Immersive virtual reality simulations aid nursing students

State-of-the art simulation technology at the College of Nursing takes patient interaction to new levels

Marquette Nurse in simulation virtual realty scenarios
Illustration by Jessie Lin

The second-year nursing master’s student is starting to feel the pressure. Her patient has broken out into a rash all over his body and he’s past due for his medications. The harsh beeping sound of an electrocardiogram pings through the air as the patient bellows coughs in quick succession.

Moving quickly, the student conducts a head-to-toe examination of the patient, administers the overdue medications and checks his vital signs to determine a course of action. More lights, more sounds, more coughing until suddenly…  

A message flashes across the screen: “Simulation complete.” The student, relieved, takes off her headset. 

Simulating realistic patient care was considered the stuff of science fiction as recently as a few years ago. At the Marquette College of Nursing, an institution long viewed by its peers as a technology leader, that new simulation reality has just arrived. 

The College of Nursing is piloting immersive virtual reality simulation, or IVRS, with a cohort of students for the first time this fall. Oxford Medical Simulation, the college’s partner for virtual reality, provides realistic scenarios that mirror real-world health care experiences. Nursing students are using Meta Quest 2 virtual reality goggles to bring these experiences to life, inhabiting a computer-generated environment that is as close as one can get to a hospital without being in it. 

“Their complete awareness is in this virtual room,” says Anne Costello, the director of the Wheaton Franciscan Healthcare Center for Clinical Simulation. “There’s a 360-degree experience in the headset with sound and other sensory feedback. You really are transported to that simulation environment.” 

For decades, nursing students honed their craft on mannequins that have a built-in array of human processes, such as realistic pulses and breathing. The College of Nursing has a selection of these mannequins that simulate different patient demographics and health conditions, part of an effort that has established Marquette as a clinical simulation leader.
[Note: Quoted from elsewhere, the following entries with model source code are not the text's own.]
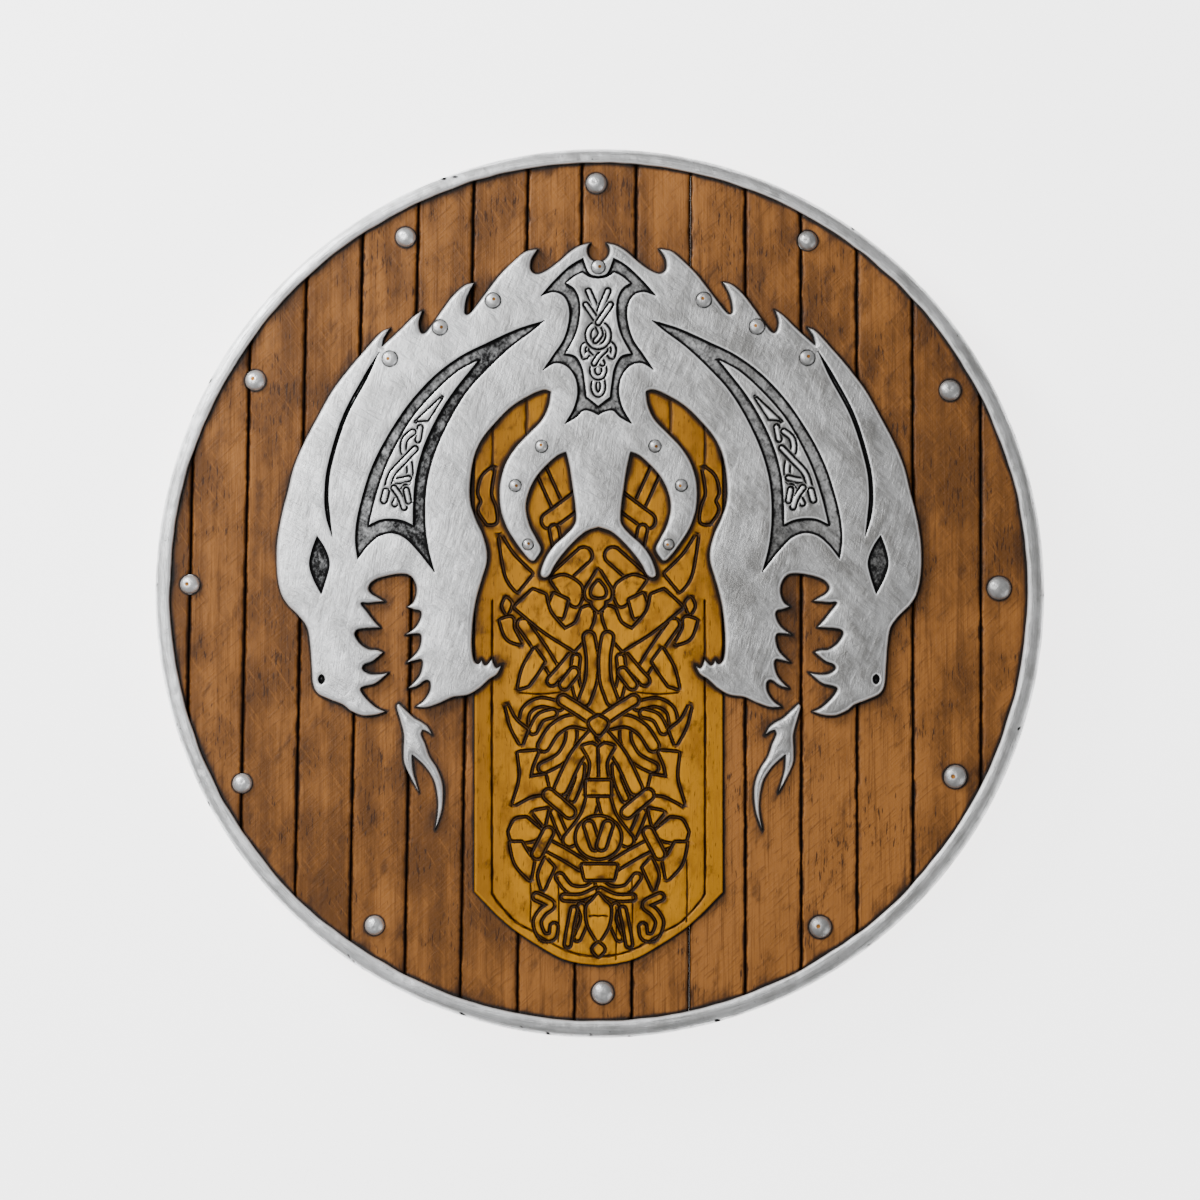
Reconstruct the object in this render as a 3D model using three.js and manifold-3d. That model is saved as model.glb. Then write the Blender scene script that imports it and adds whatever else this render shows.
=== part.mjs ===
// A round plank shield, lying face up. Sixteen boards stand side by side inside a rounded metal rim, with
// twelve dome-headed rivets round the edge. On the boards lie a carved and gilded panel and, over its
// upper half, a cast plate of two dragon heads that look outwards and down, mirrored about the middle. A
// small flame lies below each mouth. On the back, two battens cross the boards, and a hand grip and an
// arm strap of leather lie between them.
//
// Millimetres. The boards run along Y, +Z is the side that faces the enemy, and the origin is on the
// surface that the battens lie on, below the middle of the shield.
import * as THREE from 'three';
import { mergeVertices } from 'three/addons/utils/BufferGeometryUtils.js';
import Module from 'manifold-3d';

const wasm = await Module();
wasm.setup();

// ---- driving sizes ----
const SHIELD_RADIUS = 306;
const RIM_FACE_WIDTH = 11;
const RIM_WALL = 2.75;
const RIM_CREST = 4;
const RIM_LIP = 2.5;
const BATTEN_THICKNESS = 24;
const BOARD_THICKNESS = 10;
const PANEL_THICKNESS = 3;
const PLATE_THICKNESS = 7;
const FLAME_THICKNESS = 4;
const CLEARANCE = 0.3;

const FIRST_BOARD_WIDTH = 24;
const BOARD_PITCH = 38.3;
const LAST_JOINT_X = 262.5;
const BOARD_JOINTS = 15;
const BOARD_CHAMFER = 1.2;

const RIVET_CIRCLE = 278.5;
const RIVET_HEAD_RADIUS = 8;
const RIVET_HEAD_HEIGHT = 6;
const RIVET_SHANK_RADIUS = 2.5;
const ROVE_RADIUS = 6;
const ROVE_THICKNESS = 1.5;
const STUD_HEAD_HEIGHT = 2;

const GROOVE_WIDTH = 2.4;
const GROOVE_DEPTH = 1.25;
const CHANNEL_DEPTH = 2;
const RIM_SIDES = 56;
const FLATNESS = 0.6;
const GROOVE_FLATNESS = 1.2;

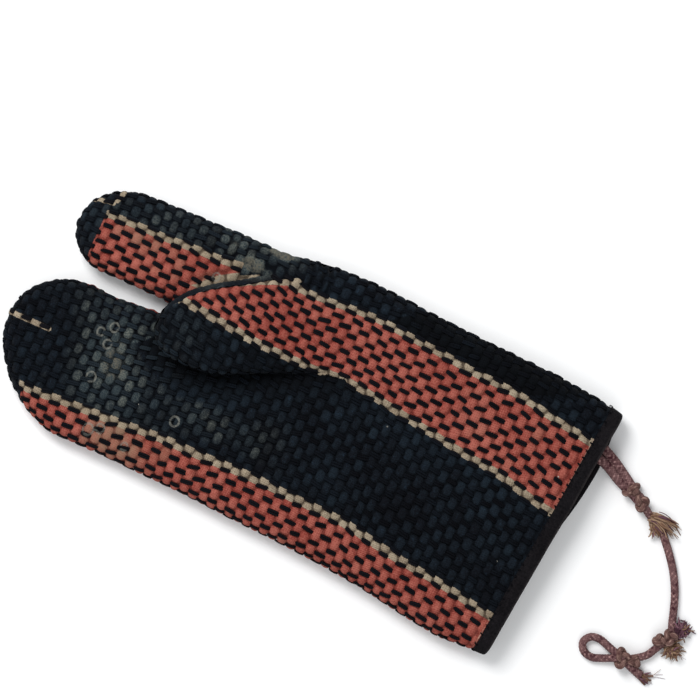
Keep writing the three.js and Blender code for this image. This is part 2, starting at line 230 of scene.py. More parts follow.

As Marquette prepares for an expanded and modernized physical simulation center in the college’s future home, virtual reality presents an opportunity to complement traditional simulation techniques, engaging more students.

And although instructors can operate mannequins remotely and even speak through them, virtual reality takes patient interaction to new levels, allowing students to revisit scenarios multiple times while expanding the range of available patient scenarios.

Marquette Nurse using virtual reality

While virtual reality gaming experiences have been possible for some time, health care simulation is an emerging technology that has rapidly developed from prototypes into a usable patient care scenario. “When I first tried the product that we’re using, I said to myself, ‘OK, this seems like it’s ready for the open market,” says clinical instructor Amanda Potter.

Nursing professor Dr. Kristina Thomas Dreifuerst is on the forefront of the IVRS revolution. Together with researchers from around the country, including lead investigator Dr. Cynthia Bradley from the University of Minnesota, Dreifuerst is working on a pilot program to integrate IVRS with clinical preceptorships and thorough debriefings. The project, which is funded through a $1.3 million grant from the American Nurses Foundation’s Reimagining Nursing Initiative, will give nurse educators around the country better guidance on how to implement virtual environments in their own classrooms.

Dreifuerst, who has also led other simulation-related innovations that benefit students and faculty, sees the technology as necessary to prepare future nurses for the stressors of a hospital environment.

“We were finding that employers’ expectations of new graduate nurses didn’t always meet the reality of the current educational model,” Dreifuerst says. “With IVRS, students can have simulation experiences that better prepare them for the complexity of health care.” 

Marquette Nursing has set an ambitious target of training 5,000 new nurses in the next decade, part of a broad campaign to help tackle the nationwide nursing shortage. The incoming freshman Class of 2023 is roughly 25 percent larger than the class that came before it.  

Admitting more students means a need for more of everything else: building space, faculty, resources and clinical time, to name a few. The college has made substantial investments in solving some of those challenges, including the ongoing renovation of David A. Straz, Jr., Hall, which will become the college’s new 100,000-square-foot home in the summer of 2024. And the college can start clearing hurdles even before the new building opens. Implementation of IVRS helps tremendously on the clinical experience front.

“We are competing for a limited number of clinical sites that will take our students and we’re also up against this challenge of getting students the clinical time they need to graduate. That’s where simulation comes in,” Costello says.  

Costello does not see traditional hospital clinicals going anywhere; rather, she views simulations as a necessary supplement to them. 

“It’s important to run as many controlled scenarios as we can to expose students to things they’re going to see all the time so when they get in those clinical scenarios, they’re better prepared for it,” Costello says. “This is just one more tool we can use to support our nursing education.” 

Marquette Nursing has always been on the front line of nursing education trends, helping to shape the profession’s future. Through piloting IVRS in the nursing program, the college will evaluate how Marquette students can hone their skills in the virtual world to deliver better patient outcomes in the real world.